## begin RECORDED DATA

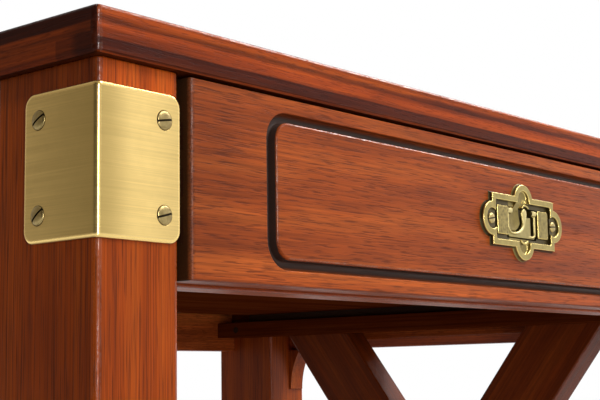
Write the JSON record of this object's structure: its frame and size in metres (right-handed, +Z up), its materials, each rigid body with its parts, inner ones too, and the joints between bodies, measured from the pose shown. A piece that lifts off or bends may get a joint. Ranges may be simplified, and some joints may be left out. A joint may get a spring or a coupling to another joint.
{
  "type": "campaign desk",
  "caption": "Small campaign writing desk with crossed braces in its ends, angle brackets on the corners and a full-width drawer with a flush swing-bail pull.",
  "frame": {"origin": "on the floor, under the middle of the desk", "axes": "+X to the desk's right along its length, +Y to the back, +Z up; the drawer opens towards -Y"},
  "size_m": [0.77, 0.613, 0.76],
  "materials": {
    "case_wood": "satin reddish brown stain, open grain",
    "drawer_wood": "plain planed wood under thin shellac",
    "bracket_brass": "aged brass, dull lacquer",
    "pull_brass": "antique brass, dark in the hollows",
    "bracket_screw_brass": "aged brass",
    "screw_steel": "plain steel",
    "glide_steel": "nickelled steel"
  },
  "bodies": {
    "desk": {"top_panel": "case_wood", "front_top_lipping": "case_wood", "back_top_lipping": "case_wood", "left_top_lipping": "case_wood", "right_top_lipping": "case_wood", "front_left_leg": "case_wood", "front_right_leg": "case_wood", "rear_left_leg": "case_wood", "rear_right_leg": "case_wood", "left_end_rail": "case_wood", "right_end_rail": "case_wood", "back_rail": "case_wood", "front_top_rail": "case_wood", "front_lower_rail": "case_wood", "left_rising_brace": "case_wood", "left_falling_brace": "case_wood", "right_rising_brace": "case_wood", "right_falling_brace": "case_wood", "knee_blocks": "case_wood", "left_runner": "drawer_wood", "right_runner": "drawer_wood", "left_kicker": "drawer_wood", "right_kicker": "drawer_wood", "front_left_bracket": "bracket_brass", "front_right_bracket": "bracket_brass", "rear_left_bracket": "bracket_brass", "rear_right_bracket": "bracket_brass", "bracket_screws": "bracket_screw_brass", "runner_screws": "screw_steel", "top_screws": "screw_steel", "brace_screws": "screw_steel", "lap_screws": "screw_steel", "foot_glides": "glide_steel"},
    "drawer": {"drawer_front": "case_wood", "drawer_left_side": "drawer_wood", "drawer_right_side": "drawer_wood", "drawer_back": "drawer_wood", "drawer_bottom": "drawer_wood", "drawer_bottom_screws": "screw_steel", "pull_plate": "pull_brass", "pull_screws": "pull_brass", "bail_pins": "pull_brass"},
    "bail": {"pull_bail": "pull_brass"}
  },
  "joints": [
    {"name": "drawer_slide", "type": "slide", "parent": "desk", "child": "drawer", "axis": [0, -1, 0], "range_m": [0, 0.36]},
    {"name": "bail_hinge", "type": "hinge", "parent": "drawer", "child": "bail", "pos_m": [0, -0.3043, 0.691], "axis": [-1, 0, 0], "range_deg": [0, 95]}
  ]
}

## end RECORDED DATA

## REQUIRED WORK
Go through the listing and copy all of it exactly.

## EXPECTED OUTPUT
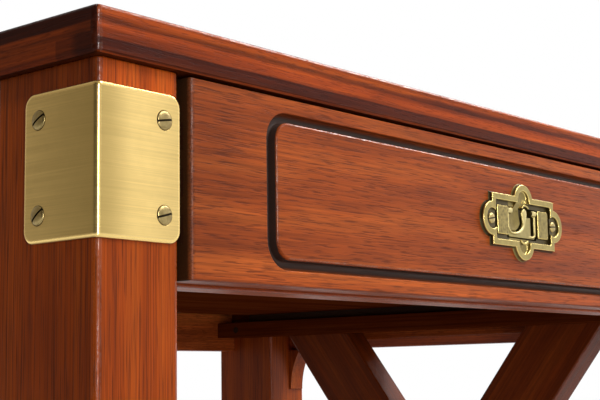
Write the JSON record of this object's structure: its frame and size in metres (right-handed, +Z up), its materials, each rigid body with its parts, inner ones too, and the joints between bodies, measured from the pose shown. A piece that lifts off or bends may get a joint. Ranges may be simplified, and some joints may be left out. A joint may get a spring or a coupling to another joint.
{
  "type": "campaign desk",
  "caption": "Small campaign writing desk with crossed braces in its ends, angle brackets on the corners and a full-width drawer with a flush swing-bail pull.",
  "frame": {"origin": "on the floor, under the middle of the desk", "axes": "+X to the desk's right along its length, +Y to the back, +Z up; the drawer opens towards -Y"},
  "size_m": [0.77, 0.613, 0.76],
  "materials": {
    "case_wood": "satin reddish brown stain, open grain",
    "drawer_wood": "plain planed wood under thin shellac",
    "bracket_brass": "aged brass, dull lacquer",
    "pull_brass": "antique brass, dark in the hollows",
    "bracket_screw_brass": "aged brass",
    "screw_steel": "plain steel",
    "glide_steel": "nickelled steel"
  },
  "bodies": {
    "desk": {"top_panel": "case_wood", "front_top_lipping": "case_wood", "back_top_lipping": "case_wood", "left_top_lipping": "case_wood", "right_top_lipping": "case_wood", "front_left_leg": "case_wood", "front_right_leg": "case_wood", "rear_left_leg": "case_wood", "rear_right_leg": "case_wood", "left_end_rail": "case_wood", "right_end_rail": "case_wood", "back_rail": "case_wood", "front_top_rail": "case_wood", "front_lower_rail": "case_wood", "left_rising_brace": "case_wood", "left_falling_brace": "case_wood", "right_rising_brace": "case_wood", "right_falling_brace": "case_wood", "knee_blocks": "case_wood", "left_runner": "drawer_wood", "right_runner": "drawer_wood", "left_kicker": "drawer_wood", "right_kicker": "drawer_wood", "front_left_bracket": "bracket_brass", "front_right_bracket": "bracket_brass", "rear_left_bracket": "bracket_brass", "rear_right_bracket": "bracket_brass", "bracket_screws": "bracket_screw_brass", "runner_screws": "screw_steel", "top_screws": "screw_steel", "brace_screws": "screw_steel", "lap_screws": "screw_steel", "foot_glides": "glide_steel"},
    "drawer": {"drawer_front": "case_wood", "drawer_left_side": "drawer_wood", "drawer_right_side": "drawer_wood", "drawer_back": "drawer_wood", "drawer_bottom": "drawer_wood", "drawer_bottom_screws": "screw_steel", "pull_plate": "pull_brass", "pull_screws": "pull_brass", "bail_pins": "pull_brass"},
    "bail": {"pull_bail": "pull_brass"}
  },
  "joints": [
    {"name": "drawer_slide", "type": "slide", "parent": "desk", "child": "drawer", "axis": [0, -1, 0], "range_m": [0, 0.36]},
    {"name": "bail_hinge", "type": "hinge", "parent": "drawer", "child": "bail", "pos_m": [0, -0.3043, 0.691], "axis": [-1, 0, 0], "range_deg": [0, 95]}
  ]
}